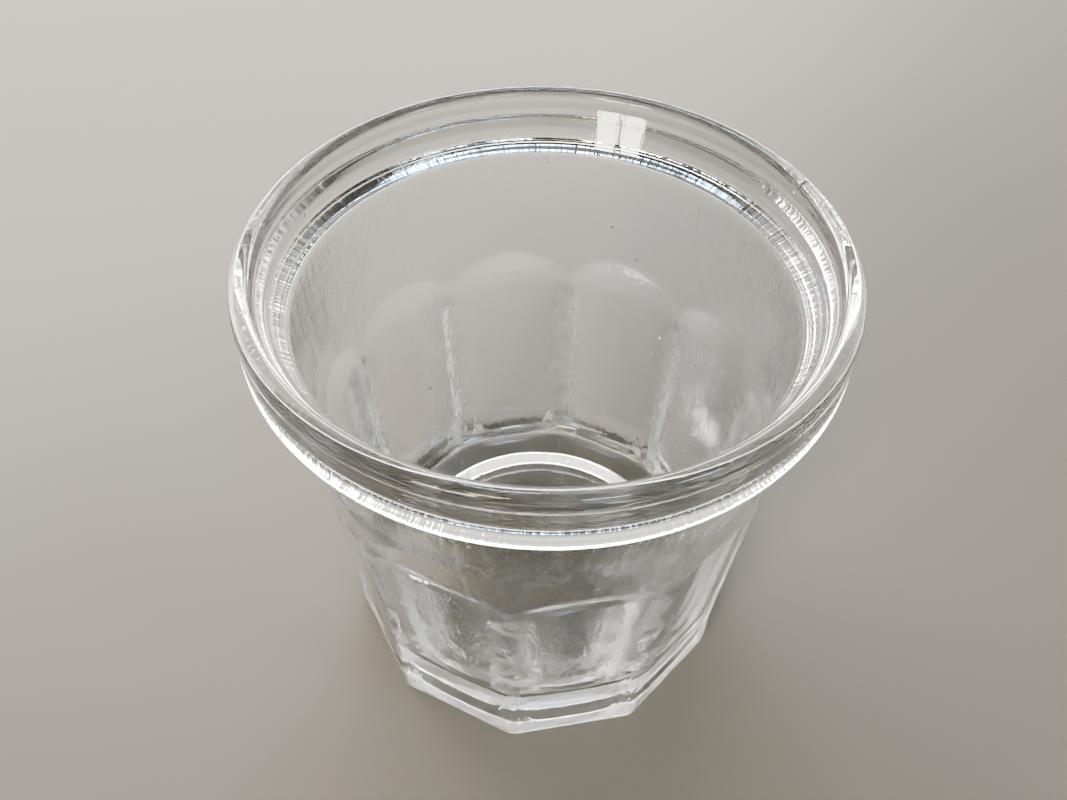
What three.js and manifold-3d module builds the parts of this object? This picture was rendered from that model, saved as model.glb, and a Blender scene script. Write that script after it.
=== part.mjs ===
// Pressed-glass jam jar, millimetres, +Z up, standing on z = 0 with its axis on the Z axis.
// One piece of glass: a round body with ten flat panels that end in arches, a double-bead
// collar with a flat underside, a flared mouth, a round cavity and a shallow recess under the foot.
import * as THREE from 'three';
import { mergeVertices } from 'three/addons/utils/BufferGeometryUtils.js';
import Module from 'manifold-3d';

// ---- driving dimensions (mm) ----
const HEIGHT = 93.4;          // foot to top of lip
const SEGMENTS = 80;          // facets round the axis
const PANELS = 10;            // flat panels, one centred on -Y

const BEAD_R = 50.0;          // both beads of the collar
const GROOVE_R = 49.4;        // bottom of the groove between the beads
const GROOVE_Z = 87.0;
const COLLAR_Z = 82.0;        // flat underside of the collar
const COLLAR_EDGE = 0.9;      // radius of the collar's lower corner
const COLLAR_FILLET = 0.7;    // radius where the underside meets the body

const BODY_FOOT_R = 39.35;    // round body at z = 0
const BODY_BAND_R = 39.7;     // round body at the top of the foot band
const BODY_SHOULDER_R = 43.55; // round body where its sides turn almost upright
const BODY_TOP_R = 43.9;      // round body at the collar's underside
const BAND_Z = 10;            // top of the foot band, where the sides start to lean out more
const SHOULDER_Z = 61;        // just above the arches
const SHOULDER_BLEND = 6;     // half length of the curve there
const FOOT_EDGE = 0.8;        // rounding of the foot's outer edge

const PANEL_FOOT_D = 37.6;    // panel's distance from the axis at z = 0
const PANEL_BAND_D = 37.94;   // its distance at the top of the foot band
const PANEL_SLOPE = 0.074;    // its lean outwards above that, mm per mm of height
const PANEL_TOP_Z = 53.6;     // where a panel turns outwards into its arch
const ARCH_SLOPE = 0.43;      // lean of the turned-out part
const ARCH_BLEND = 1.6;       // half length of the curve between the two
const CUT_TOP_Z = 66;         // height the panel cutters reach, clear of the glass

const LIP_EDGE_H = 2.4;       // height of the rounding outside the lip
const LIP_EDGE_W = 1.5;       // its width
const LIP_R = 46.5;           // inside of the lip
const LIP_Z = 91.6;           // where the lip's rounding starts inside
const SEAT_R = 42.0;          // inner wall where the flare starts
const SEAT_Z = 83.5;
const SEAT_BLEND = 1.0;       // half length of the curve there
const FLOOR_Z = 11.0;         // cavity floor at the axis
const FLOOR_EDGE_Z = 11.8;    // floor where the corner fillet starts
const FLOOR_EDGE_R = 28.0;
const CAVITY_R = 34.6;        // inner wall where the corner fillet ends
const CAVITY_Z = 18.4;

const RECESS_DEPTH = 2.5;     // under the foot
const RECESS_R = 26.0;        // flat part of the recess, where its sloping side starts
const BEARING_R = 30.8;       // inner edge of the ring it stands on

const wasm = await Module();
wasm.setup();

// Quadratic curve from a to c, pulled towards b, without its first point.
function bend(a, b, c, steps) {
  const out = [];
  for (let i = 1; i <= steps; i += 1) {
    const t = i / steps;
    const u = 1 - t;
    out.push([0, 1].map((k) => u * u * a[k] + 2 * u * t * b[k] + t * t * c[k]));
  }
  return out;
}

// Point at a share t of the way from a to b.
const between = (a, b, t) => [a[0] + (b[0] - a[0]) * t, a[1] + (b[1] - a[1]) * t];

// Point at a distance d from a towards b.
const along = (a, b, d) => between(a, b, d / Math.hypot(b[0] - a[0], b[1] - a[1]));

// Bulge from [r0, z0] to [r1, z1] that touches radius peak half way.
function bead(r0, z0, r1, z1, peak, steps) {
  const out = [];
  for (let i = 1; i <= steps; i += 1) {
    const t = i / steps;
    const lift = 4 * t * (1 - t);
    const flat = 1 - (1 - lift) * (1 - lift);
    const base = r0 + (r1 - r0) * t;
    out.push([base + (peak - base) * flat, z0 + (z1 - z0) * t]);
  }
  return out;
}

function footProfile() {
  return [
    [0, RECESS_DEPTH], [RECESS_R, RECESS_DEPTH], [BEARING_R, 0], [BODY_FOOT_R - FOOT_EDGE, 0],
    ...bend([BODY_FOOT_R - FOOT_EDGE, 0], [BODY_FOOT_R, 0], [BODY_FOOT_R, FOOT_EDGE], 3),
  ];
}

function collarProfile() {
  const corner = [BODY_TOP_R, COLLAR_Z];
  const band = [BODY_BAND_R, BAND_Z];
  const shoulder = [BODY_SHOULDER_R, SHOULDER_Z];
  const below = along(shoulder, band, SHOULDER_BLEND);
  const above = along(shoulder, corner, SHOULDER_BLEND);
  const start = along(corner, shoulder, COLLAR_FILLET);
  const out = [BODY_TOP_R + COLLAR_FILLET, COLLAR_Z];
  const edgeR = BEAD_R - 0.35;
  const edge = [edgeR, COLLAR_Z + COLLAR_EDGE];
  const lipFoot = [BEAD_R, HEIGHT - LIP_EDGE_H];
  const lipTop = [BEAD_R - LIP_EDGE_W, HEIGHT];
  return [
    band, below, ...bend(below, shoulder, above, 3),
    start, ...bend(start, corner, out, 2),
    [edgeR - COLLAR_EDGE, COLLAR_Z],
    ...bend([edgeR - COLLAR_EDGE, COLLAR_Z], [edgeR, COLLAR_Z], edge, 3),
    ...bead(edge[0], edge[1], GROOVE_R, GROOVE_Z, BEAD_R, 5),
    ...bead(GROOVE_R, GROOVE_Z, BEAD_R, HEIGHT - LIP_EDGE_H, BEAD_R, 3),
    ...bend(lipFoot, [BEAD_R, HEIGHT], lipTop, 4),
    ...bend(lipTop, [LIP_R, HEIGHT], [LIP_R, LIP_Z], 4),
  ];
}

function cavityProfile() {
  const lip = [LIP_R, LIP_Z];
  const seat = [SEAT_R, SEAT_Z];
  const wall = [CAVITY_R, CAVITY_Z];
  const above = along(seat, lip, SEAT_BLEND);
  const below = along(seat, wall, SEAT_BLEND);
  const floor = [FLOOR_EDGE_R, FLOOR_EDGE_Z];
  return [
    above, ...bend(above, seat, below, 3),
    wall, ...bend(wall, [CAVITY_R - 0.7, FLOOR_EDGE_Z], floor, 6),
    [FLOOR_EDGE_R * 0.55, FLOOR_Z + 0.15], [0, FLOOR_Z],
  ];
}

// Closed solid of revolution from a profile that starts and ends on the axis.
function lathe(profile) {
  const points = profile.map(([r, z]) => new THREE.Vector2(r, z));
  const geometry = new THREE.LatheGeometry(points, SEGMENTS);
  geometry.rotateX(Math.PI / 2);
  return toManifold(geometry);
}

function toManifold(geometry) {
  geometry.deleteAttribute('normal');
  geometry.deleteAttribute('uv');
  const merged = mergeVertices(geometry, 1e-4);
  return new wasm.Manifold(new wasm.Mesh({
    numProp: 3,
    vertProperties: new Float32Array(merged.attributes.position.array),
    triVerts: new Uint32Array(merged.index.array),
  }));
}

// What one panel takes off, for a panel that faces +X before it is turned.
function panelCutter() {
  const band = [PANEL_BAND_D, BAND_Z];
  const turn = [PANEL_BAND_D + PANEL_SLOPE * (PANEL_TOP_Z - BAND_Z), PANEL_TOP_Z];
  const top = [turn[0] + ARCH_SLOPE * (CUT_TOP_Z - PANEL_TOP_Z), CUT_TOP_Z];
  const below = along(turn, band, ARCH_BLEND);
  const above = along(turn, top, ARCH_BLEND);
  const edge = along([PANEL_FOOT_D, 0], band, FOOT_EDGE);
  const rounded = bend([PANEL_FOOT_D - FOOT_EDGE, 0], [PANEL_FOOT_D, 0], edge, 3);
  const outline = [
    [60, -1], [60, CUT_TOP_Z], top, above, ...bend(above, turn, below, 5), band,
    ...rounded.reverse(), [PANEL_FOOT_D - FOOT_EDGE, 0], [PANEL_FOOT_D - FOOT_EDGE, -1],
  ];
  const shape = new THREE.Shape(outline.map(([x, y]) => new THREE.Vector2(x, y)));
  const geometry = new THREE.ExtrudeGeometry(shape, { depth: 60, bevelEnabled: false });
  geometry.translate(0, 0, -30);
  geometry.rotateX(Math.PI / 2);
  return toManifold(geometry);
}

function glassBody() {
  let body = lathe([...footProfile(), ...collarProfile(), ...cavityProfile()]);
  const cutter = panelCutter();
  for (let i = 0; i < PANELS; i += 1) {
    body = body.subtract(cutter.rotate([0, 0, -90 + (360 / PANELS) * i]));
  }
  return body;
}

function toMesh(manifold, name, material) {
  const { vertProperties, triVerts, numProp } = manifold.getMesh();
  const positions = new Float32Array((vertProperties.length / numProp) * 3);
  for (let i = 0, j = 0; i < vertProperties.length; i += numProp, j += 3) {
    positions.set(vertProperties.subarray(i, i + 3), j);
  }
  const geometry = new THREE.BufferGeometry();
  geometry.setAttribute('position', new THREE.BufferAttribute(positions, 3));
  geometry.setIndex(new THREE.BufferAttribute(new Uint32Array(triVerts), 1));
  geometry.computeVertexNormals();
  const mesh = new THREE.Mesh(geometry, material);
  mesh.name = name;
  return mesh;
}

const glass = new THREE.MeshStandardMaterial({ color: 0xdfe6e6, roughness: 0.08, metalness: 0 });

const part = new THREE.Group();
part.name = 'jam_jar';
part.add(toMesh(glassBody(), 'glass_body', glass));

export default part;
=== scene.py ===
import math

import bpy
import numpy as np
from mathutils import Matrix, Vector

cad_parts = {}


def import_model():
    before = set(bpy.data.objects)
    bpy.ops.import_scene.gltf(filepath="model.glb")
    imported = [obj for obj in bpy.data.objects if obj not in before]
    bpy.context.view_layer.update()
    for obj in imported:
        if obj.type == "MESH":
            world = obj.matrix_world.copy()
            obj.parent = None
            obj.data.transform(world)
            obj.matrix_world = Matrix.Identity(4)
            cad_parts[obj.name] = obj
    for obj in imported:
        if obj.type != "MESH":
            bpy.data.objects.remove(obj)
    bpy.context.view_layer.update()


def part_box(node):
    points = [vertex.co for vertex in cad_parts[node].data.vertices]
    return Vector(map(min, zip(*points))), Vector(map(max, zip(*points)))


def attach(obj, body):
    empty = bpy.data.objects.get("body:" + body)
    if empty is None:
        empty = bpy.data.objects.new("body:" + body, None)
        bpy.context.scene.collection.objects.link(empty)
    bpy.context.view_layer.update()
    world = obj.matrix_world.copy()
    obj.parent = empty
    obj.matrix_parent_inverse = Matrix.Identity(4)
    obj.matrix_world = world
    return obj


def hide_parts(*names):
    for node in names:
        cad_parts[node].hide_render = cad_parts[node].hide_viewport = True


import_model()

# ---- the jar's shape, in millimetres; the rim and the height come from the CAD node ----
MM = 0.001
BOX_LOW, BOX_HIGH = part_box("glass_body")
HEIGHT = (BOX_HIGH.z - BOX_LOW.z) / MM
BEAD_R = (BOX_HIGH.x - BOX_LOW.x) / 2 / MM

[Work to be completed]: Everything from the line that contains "const glass = new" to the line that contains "obj.parent = empty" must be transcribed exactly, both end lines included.

[Complete output]:
const glass = new THREE.MeshStandardMaterial({ color: 0xdfe6e6, roughness: 0.08, metalness: 0 });

const part = new THREE.Group();
part.name = 'jam_jar';
part.add(toMesh(glassBody(), 'glass_body', glass));

export default part;
=== scene.py ===
import math

import bpy
import numpy as np
from mathutils import Matrix, Vector

cad_parts = {}


def import_model():
    before = set(bpy.data.objects)
    bpy.ops.import_scene.gltf(filepath="model.glb")
    imported = [obj for obj in bpy.data.objects if obj not in before]
    bpy.context.view_layer.update()
    for obj in imported:
        if obj.type == "MESH":
            world = obj.matrix_world.copy()
            obj.parent = None
            obj.data.transform(world)
            obj.matrix_world = Matrix.Identity(4)
            cad_parts[obj.name] = obj
    for obj in imported:
        if obj.type != "MESH":
            bpy.data.objects.remove(obj)
    bpy.context.view_layer.update()


def part_box(node):
    points = [vertex.co for vertex in cad_parts[node].data.vertices]
    return Vector(map(min, zip(*points))), Vector(map(max, zip(*points)))


def attach(obj, body):
    empty = bpy.data.objects.get("body:" + body)
    if empty is None:
        empty = bpy.data.objects.new("body:" + body, None)
        bpy.context.scene.collection.objects.link(empty)
    bpy.context.view_layer.update()
    world = obj.matrix_world.copy()
    obj.parent = empty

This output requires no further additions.